Entries from a dataset:

------------------------------------------------------------------------

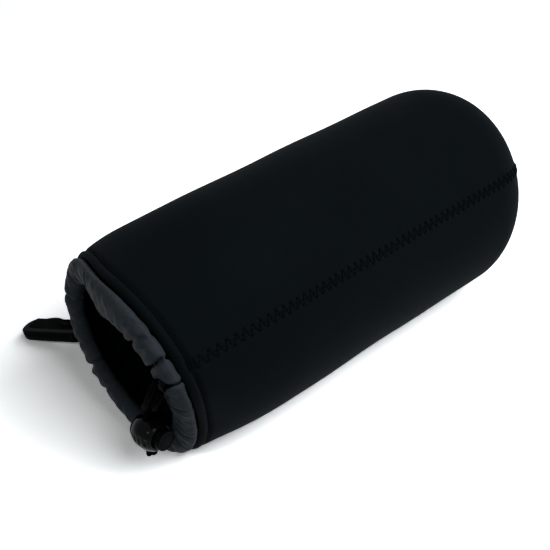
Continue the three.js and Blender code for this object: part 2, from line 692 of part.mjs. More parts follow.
function hookEye() {
  const half = TAB_WIDTH / 2 + GAP + EYE_SIDE;
  const corner = EYE_SIDE / 2;
  const outline = new THREE.Shape();
  outline.moveTo(EYE_START, -half + corner);
  outline.lineTo(EYE_START + corner, -half);
  outline.lineTo(EYE_END - corner, -half);
  outline.lineTo(EYE_END, -half + corner);
  outline.lineTo(EYE_END, half - corner);
  outline.lineTo(EYE_END - corner, half);
  outline.lineTo(EYE_START + corner, half);
  outline.lineTo(EYE_START, half - corner);
  const frame = plate(outline, EYE_THICKNESS);
  const window = block(
    EYE_WINDOW_START, EYE_BAR_START,
    -half + EYE_SIDE, half - EYE_SIDE,
    -EYE_THICKNESS, EYE_THICKNESS,
  );
  const bore = turned([
    [0, EYE_START - OVERRUN],
    [POST_DIAMETER / 2 + TURNING_GAP, EYE_START - OVERRUN],
    [POST_DIAMETER / 2 + TURNING_GAP, EYE_WINDOW_START + GAP],
    [0, EYE_WINDOW_START + GAP],
  ], 24).rotateY(Math.PI / 2);
  // The bar is thinner than the frame, so the webbing bends round it easily.
  const relief = (side) =>
    block(
      EYE_BAR_START - GAP, EYE_END + GAP,
      -half + EYE_SIDE, half - EYE_SIDE,
      side * (EYE_BAR / 2), side * EYE_THICKNESS,
    );
  return cut(frame, window, bore, relief(1), relief(-1));
}

// A stadium of webbing round the eye's bar. The tube's skin trims its far end.
function hookTab() {
  const inner = Math.hypot(EYE_BAR, EYE_BAR) / 2 + GAP;
  const outer = inner + TAB_WEBBING;
  const outline = new THREE.Shape();
  outline.moveTo(EYE_PIVOT + TAB_REACH, outer);
  outline.lineTo(EYE_PIVOT, outer);
  outline.absarc(EYE_PIVOT, 0, outer, Math.PI / 2, (3 * Math.PI) / 2, false);
  outline.lineTo(EYE_PIVOT + TAB_REACH, -outer);
  outline.lineTo(EYE_PIVOT + TAB_REACH, outer);
  const slot = new THREE.Path();
  slot.moveTo(EYE_PIVOT + EYE_BAR + TAB_WEBBING, inner / 2);
  slot.lineTo(EYE_PIVOT, inner);
  slot.absarc(EYE_PIVOT, 0, inner, Math.PI / 2, (3 * Math.PI) / 2, false);
  slot.lineTo(EYE_PIVOT + EYE_BAR + TAB_WEBBING, -inner / 2);
  slot.lineTo(EYE_PIVOT + EYE_BAR + TAB_WEBBING, inner / 2);
  outline.holes.push(slot);
  return plate(outline, TAB_WIDTH, 10).rotateX(Math.PI / 2);
}

// The pouch's whole outer shape, one gap proud, for trimming the tab that is sewn to it.
function outerShape() {
  const places = [
    { along: -HEM_LENGTH, inset: -GAP },
    ...[0, 0.12, 0.3, 0.55, 0.8, 1].map((share) => ({ along: share * NARROWING_LENGTH, inset: -GAP })),
    ...[0, 0.35, 0.7, 1].map((share) => basePlace(share * BASE_SEAM_TURN, -GAP)),
  ];
  return loft(
    places.map(({ along, inset }) => turns(TURN_STEPS).map((turn) => skinPoint(along, turn, inset))),
    false,
  );
}

// Groups that carry pieces drawn in their own frames
const pouch = new THREE.Group();

// The cord's frame stands where the cord leaves the channel. The lock and the knot hang in it.
const cord = new THREE.Group();
cord.position.copy(skinPoint(CHANNEL_FRONT, CORD_TURN, BORE_INSET));
pouch.add(cord);

const lock = new THREE.Group();
lock.position.set(...LOCK_PLACE);
const lockX = new THREE.Vector3().crossVectors(LOCK_UP, LOCK_BUTTON).normalize();
const lockZ = LOCK_BUTTON.clone().normalize();
const lockY = new THREE.Vector3().crossVectors(lockZ, lockX);
lock.setRotationFromMatrix(new THREE.Matrix4().makeBasis(lockX, lockY, lockZ));
lock.updateMatrix();
cord.add(lock);

const hook = new THREE.Group();
const hookX = HOOK_AIM.clone().normalize();
const hookY = new THREE.Vector3(-hookX.y, hookX.x, 0).normalize();
const hookZ = new THREE.Vector3().crossVectors(hookX, hookY);
hook.setRotationFromMatrix(new THREE.Matrix4().makeBasis(hookX, hookY, hookZ));
hook.position.copy(skinPoint(TAB_ALONG, TAB_TURN, 0)).addScaledVector(hookX, -EYE_PIVOT - TAB_STANDOFF);
pouch.add(hook);

pouch.add(
  piece("tube_panel", tubePanel(), colours.neoprene),
  piece("base_disc", baseDisc(), colours.neoprene),
  piece("side_seam_thread", sideSeamThread(), colours.thread),
  piece("base_seam_thread", baseSeamThread(), colours.thread),
  piece("hem_thread", hemThread(), colours.thread),
  piece("drawstring_channel", drawstringChannel(), colours.nylon),
  piece("drawcord_loop", drawcordLoop(), colours.cord),
);

cord.add(
  piece("drawcord_upper_strand", strand(UPPER_ROUTE, -1), colours.cord),
  piece("drawcord_lower_strand", strand(LOWER_ROUTE, 1), colours.cord),
);

lock.add(
  piece("cord_lock_barrel", lockBarrel(), colours.plastic),
  piece("cord_lock_plunger", lockPlunger(), colours.plastic),
  piece("cord_lock_spring", lockSpring(), colours.steel),
  piece("drawcord_knot", knot(), colours.cord),
);

pouch.add(
  piece("belt_strap", beltStrap(), colours.webbing),
  piece("belt_strap_front_tack", strapTack(TACK_MARGIN), colours.thread),
  piece("belt_strap_rear_tack", strapTack(STRAP_LENGTH - TACK_MARGIN - TACK_LENGTH), colours.thread),
);

hook.updateMatrixWorld(true);
const tubeInHookFrame = outerShape().applyMatrix4(hook.matrixWorld.clone().invert());
hook.add(
  piece("hook_tab", cut(hookTab(), tubeInHookFrame), colours.webbing),
  piece("hook_eye", hookEye(), colours.plastic),
  piece("hook_body", hookBody(), colours.plastic),
  piece("hook_gate", hookGate(), colours.plastic),
);

export default pouch;
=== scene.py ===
# %% [markdown]
# # A padded lens pouch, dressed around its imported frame
# The pouch is a tube of foam rubber faced with black jersey. Its mouth ends in a channel of thin
# nylon that a drawcord gathers, and a cord lock holds the cord. A snap hook hangs on the far side.
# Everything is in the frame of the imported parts, in metres. The pouch's own lengths are typed in
# millimetres.

# %% Load the frame
import math

import bmesh
import bpy
import numpy as np
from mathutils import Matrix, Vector
from mathutils.bvhtree import BVHTree


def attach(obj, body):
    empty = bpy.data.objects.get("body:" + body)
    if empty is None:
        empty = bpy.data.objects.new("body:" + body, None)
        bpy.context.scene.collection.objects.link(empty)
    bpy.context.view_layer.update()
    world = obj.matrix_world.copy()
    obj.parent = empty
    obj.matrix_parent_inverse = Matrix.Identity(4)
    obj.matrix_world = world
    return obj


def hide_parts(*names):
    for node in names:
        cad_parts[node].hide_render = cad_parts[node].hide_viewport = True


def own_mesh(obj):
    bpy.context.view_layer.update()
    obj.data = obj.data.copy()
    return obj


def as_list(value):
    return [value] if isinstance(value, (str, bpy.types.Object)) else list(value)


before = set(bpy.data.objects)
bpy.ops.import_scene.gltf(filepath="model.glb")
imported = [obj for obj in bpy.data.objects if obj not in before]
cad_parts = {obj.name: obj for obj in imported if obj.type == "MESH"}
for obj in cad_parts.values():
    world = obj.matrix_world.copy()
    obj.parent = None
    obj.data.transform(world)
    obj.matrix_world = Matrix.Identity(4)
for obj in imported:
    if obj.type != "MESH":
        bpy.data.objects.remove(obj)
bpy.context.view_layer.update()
MM = 0.001
TURN = 2 * math.pi


def in_scene(name, data):
    """A new object, put in the scene."""
    made = bpy.data.objects.new(name, data)
    bpy.context.scene.collection.objects.link(made)
    return made


def aimed(made, place, towards):
    """Puts a camera or a lamp at a place, looking towards another."""
    made.location = place
    made.rotation_euler = (Vector(towards) - Vector(place)).to_track_quat("-Z", "Y").to_euler()


# %% [markdown]
# ## The camera
# The photo looks down at the mouth from the front left, with a long lens. The lens and the place
# come from fitting the tube's outline, the mouth's rings and the seam to the photo.

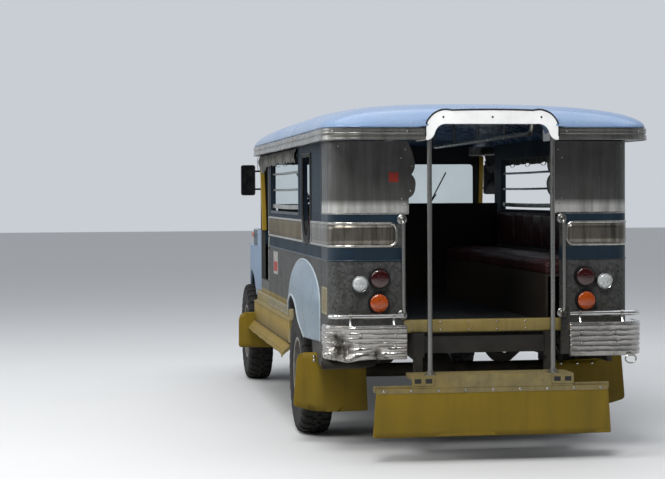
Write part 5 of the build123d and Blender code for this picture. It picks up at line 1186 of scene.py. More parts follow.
# ------------------------------------------------------------------ tail lamps
def lamp(tag, s, x, z, r, m_lens, m_bezel, screws=3, depth=0.048, dome=0.010):
    c = (s * x, 2.525, z)
    a = (0, 1, 0)
    fix(lathe(f"lamp_base_{tag}", c, a, [(0.0, r), (0.012, r), (depth - 0.020, r * 0.985), (depth - 0.014, r * 0.96), (depth - 0.016, r * 0.88), (0.010, r * 0.86)], m_bezel, 48), "body", "lens")
    p = [(0.012, r * 0.865), (depth - 0.017, r * 0.865)]
    for k in np.linspace(0, 1, 9):
        rr = r * 0.865 * math.cos(k * math.pi / 2) if k < 1 else 0.0
        p.append((depth - 0.017 + 0.004 + dome * math.sin(k * math.pi / 2), max(rr * 0.99, 0.0)))
    fix(lathe(f"lamp_lens_{tag}", c, a, p, m_lens, 56), "body", "lens")
    spots = [((s * x + r * 0.70 * math.cos(q), 2.525 + depth - 0.0105, z + r * 0.70 * math.sin(q)), (0, 1, 0), 1.0) for q in np.linspace(math.pi / 2, 2.5 * math.pi, screws, endpoint=False)]
    if spots:
        fix(domes(f"lamp_screws_{tag}", spots, m_mould, 0.0042, 0.003), "body", "lens")
    for k, f in enumerate((0.30, 0.58)):
        fix(swept(f"lamp_ring_{k}_{tag}", [(s * x + r * f * math.cos(q), 2.525 + depth - 0.0135 + dome * math.cos(f * 1.5) * 0.98, z + r * f * math.sin(q)) for q in np.linspace(0, 2 * math.pi, 40, endpoint=False)],
                  ring(0.0014, 6), m_lens, up=(0, 1, 0), closed=True), "body", "lens")


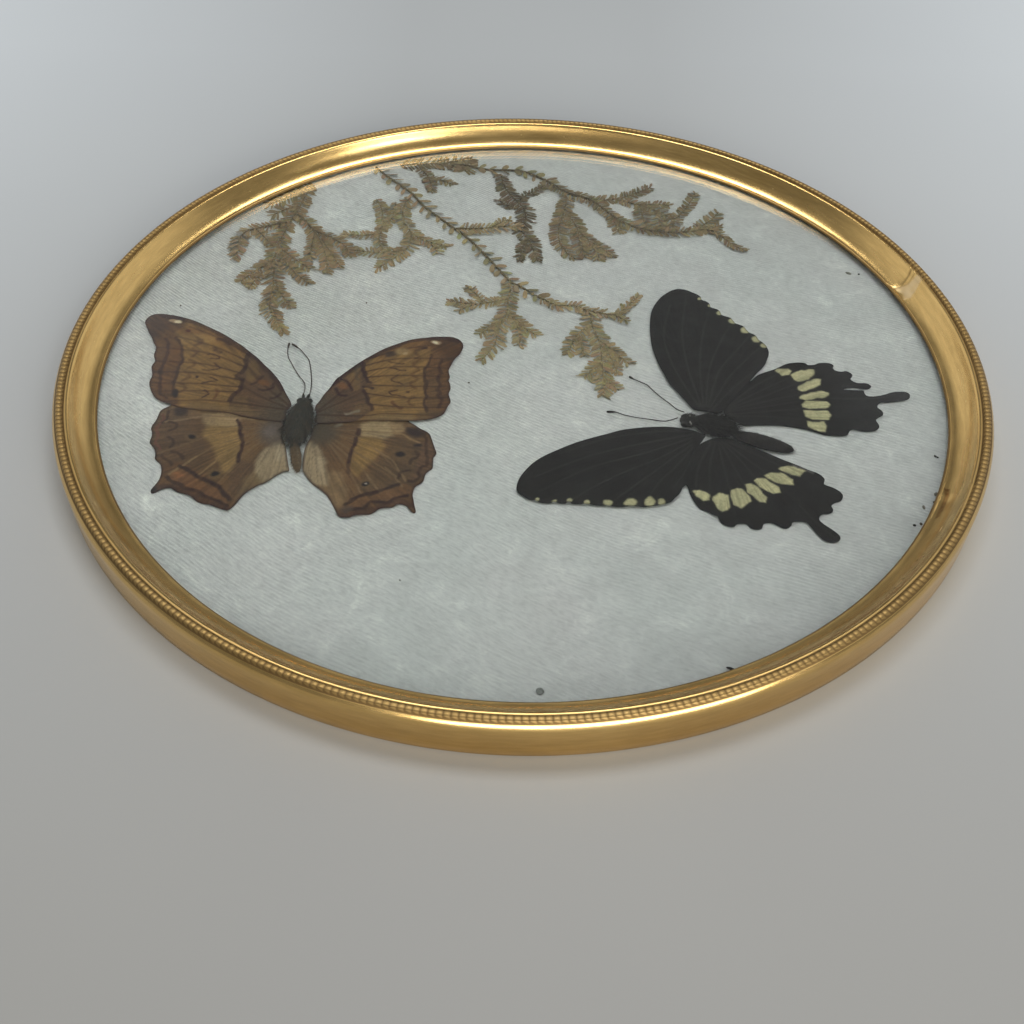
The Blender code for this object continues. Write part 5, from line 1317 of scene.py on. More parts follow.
def makeLobe(lobe):
    x, y, halfLength, halfWidth, turn = lobe
    letGo()
    bpy.ops.mesh.primitive_uv_sphere_add(segments=28, ring_count=18, radius=mm)
    ball = bpy.context.object
    ball.scale = (halfLength, halfWidth, min(bodySizes["halfDepth"], halfWidth * 0.9))
    ball.rotation_euler = (0, 0, math.radians(turn))
    ball.location = (x * mm, y * mm, bodySizes["middle"] * mm)
    settle(ball)
    return ball


def joinPieces(pieces):
    letGo()
    for piece in pieces:
        piece.select_set(True)
    bpy.context.view_layer.objects.active = pieces[0]
    bpy.ops.object.join()
    return bpy.context.object


def copyMany(pattern, frames, tones, layerName):  # one mesh with a copy of the pattern at every frame
    spots = readPlaces(pattern)
    faces = [list(face.vertices) for face in pattern.data.polygons]
    copies = np.einsum("nij,vj->nvi", frames[:, :, :3], spots) + frames[:, None, :, 3]
    mesh = bpy.data.meshes.new("copies")
    mesh.from_pydata((copies.reshape(-1, 3) * mm).tolist(), [],
                     [[v + k * len(spots) for v in face] for k in range(len(frames)) for face in faces])
    piece = bpy.data.objects.new("copies", mesh)
    bpy.context.collection.objects.link(piece)
    paintLayer(piece, layerName, tones.reshape(-1, 3))
    return piece


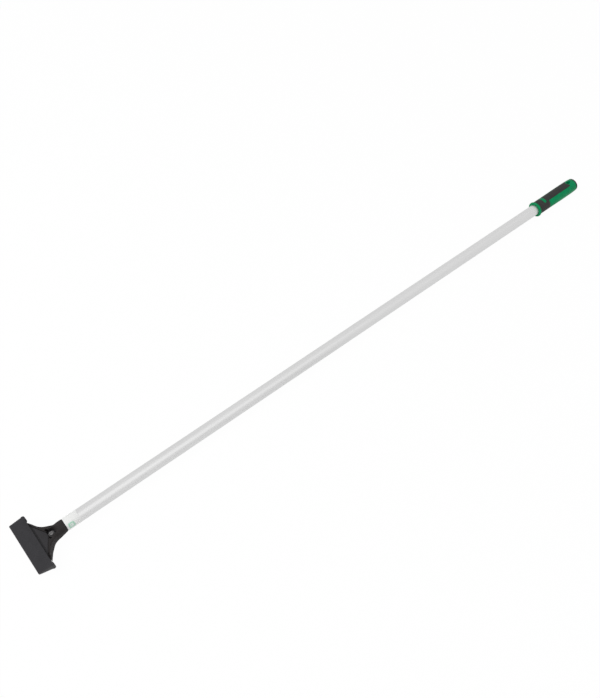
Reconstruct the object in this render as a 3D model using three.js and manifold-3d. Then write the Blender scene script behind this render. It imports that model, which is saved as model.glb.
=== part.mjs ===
// Long-handled blade scraper: a steel blade under a guard, clamped in a moulded head by one screw,
// on a round aluminium tube that ends in a two-colour grip with a hang hole.
// Millimetres. +X runs from the blade to the grip, +Y across the blade, +Z up.
// Head and tube are placed from the shoulder, where they meet on the tube's axis; the grip's own
// pieces are placed from the front of its flange.
import * as THREE from "three";
import { mergeVertices } from "three/addons/utils/BufferGeometryUtils.js";
import Module from "manifold-3d";

// Handle tube
const tube_outer = 22;
const tube_wall = 1.1;
const tube_visible = 1103;

// Clearances shared by all the pieces
const fit_gap = 0.2; // radial, between a bore and what sits in it
const seam_gap = 0.3; // between two pieces shaped to each other
const slide_gap = 0.1; // each side of the blade
const cut_over = 2; // how far a cutting solid runs past what it cuts

// Head: neck, fan and lower jaw
const neck_length = 8;
const neck_end_round = 1.2;
const neck_end_reach = 3.2; // along the neck, over which its end is rounded
const flare_start = 14;
const flare_radius = 28;
const fan_angle = THREE.MathUtils.degToRad(60);
const ramp_angle = THREE.MathUtils.degToRad(19);
const head_to_guard = 46;
const rib_top = 7.2;
const rib_width = 3.1;
const fan_end_gap = 0.4;
const trench_length = 3.4; // from the guard back to the ribs and the flat between them
const bed_top = 3.6;
const edge_round = 1.5;
const top_blend = 8.5; // over which the neck's top comes down to the ribs
const upper_corner_blend = 18;
const lower_corner_blend = 16;
const wall_draft = THREE.MathUtils.degToRad(11);
const draft_start = 26;
const draft_blend = 10;
const jaw_tip_thickness = 3.3;
const jaw_set_in = 0.7;
const spigot_length = 40;
const spigot_bore = 12;
const spigot_floor = 6;

// Blade
const blade_width = 95;
const blade_depth = 22;
const blade_thickness = 1;
const blade_bevel = 2.2;
const blade_edge_thickness = 0.15;
const blade_showing = 9.4;
const jaw_side_step = 1;
const peg_diameter = 3;
const peg_clearance = 0.4;
const peg_spacing = 50;
const peg_from_blade_rear = 5.6;
const peg_height = 2.3;

// Clamp plate
const jaw_plate_thickness = 1.7;
const trench_web = 1;
const clamp_gap = 0.4;
const seam_width = 0.8; // between the plate and the ribs
const tongue_radius = 6.6;
const tongue_top = 0.6;
const tongue_thickness = 2;
const tongue_side_gap = 0.6;
const riser_length = 2.8;
const screw_behind_apex = 3.1;
const screw_well_radius = 5.8;
const scoop_radius = 6;
const scoop_lean = THREE.MathUtils.degToRad(38);
const relief_from_screw = 8.6;
const relief_radius = 2.2;
const relief_angle = THREE.MathUtils.degToRad(118);

// Clamp screw, washer and nut
const screw_diameter = 4;
const screw_pitch = 0.7;
const screw_head_diameter = 7.6;
const screw_head_height = 2.2;
const screw_length = 10;
const screw_edge_round = 0.5;
const recess_width = 1.1;
const recess_length = 4.4;
const recess_depth = 1.2;
const washer_diameter = 9;
const washer_thickness = 0.5;
const nut_across_flats = 7;
const nut_height = 3.2;
const nut_tip = 0.2;

// Blade guard
const guard_wall = 1.2;
const guard_front_wall = 1.5;
const guard_roof_gap = 0.2;
const guard_tip_gap = 0.6;
const guard_side_gap = 0.25;
const guard_rear_spread = 1.6;
const guard_corner_radius = 1.6;
const guard_edge_round = 0.8;
const ear_radius = 3.6;
const ear_set_out = 0.6;
const ear_reach = 1.6;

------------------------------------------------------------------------

The lines to transcribe begin at the line with "hook.updateMatrixWorld(true);" and end at the line with "cad_parts[node].hide_render = cad_parts[node].hide_viewport"; copy them exactly, both ends included.

= SOLUTION FOR THIS PROBLEM =
hook.updateMatrixWorld(true);
const tubeInHookFrame = outerShape().applyMatrix4(hook.matrixWorld.clone().invert());
hook.add(
  piece("hook_tab", cut(hookTab(), tubeInHookFrame), colours.webbing),
  piece("hook_eye", hookEye(), colours.plastic),
  piece("hook_body", hookBody(), colours.plastic),
  piece("hook_gate", hookGate(), colours.plastic),
);

export default pouch;
=== scene.py ===
# %% [markdown]
# # A padded lens pouch, dressed around its imported frame
# The pouch is a tube of foam rubber faced with black jersey. Its mouth ends in a channel of thin
# nylon that a drawcord gathers, and a cord lock holds the cord. A snap hook hangs on the far side.
# Everything is in the frame of the imported parts, in metres. The pouch's own lengths are typed in
# millimetres.

# %% Load the frame
import math

import bmesh
import bpy
import numpy as np
from mathutils import Matrix, Vector
from mathutils.bvhtree import BVHTree


def attach(obj, body):
    empty = bpy.data.objects.get("body:" + body)
    if empty is None:
        empty = bpy.data.objects.new("body:" + body, None)
        bpy.context.scene.collection.objects.link(empty)
    bpy.context.view_layer.update()
    world = obj.matrix_world.copy()
    obj.parent = empty
    obj.matrix_parent_inverse = Matrix.Identity(4)
    obj.matrix_world = world
    return obj


def hide_parts(*names):
    for node in names:
        cad_parts[node].hide_render = cad_parts[node].hide_viewport = True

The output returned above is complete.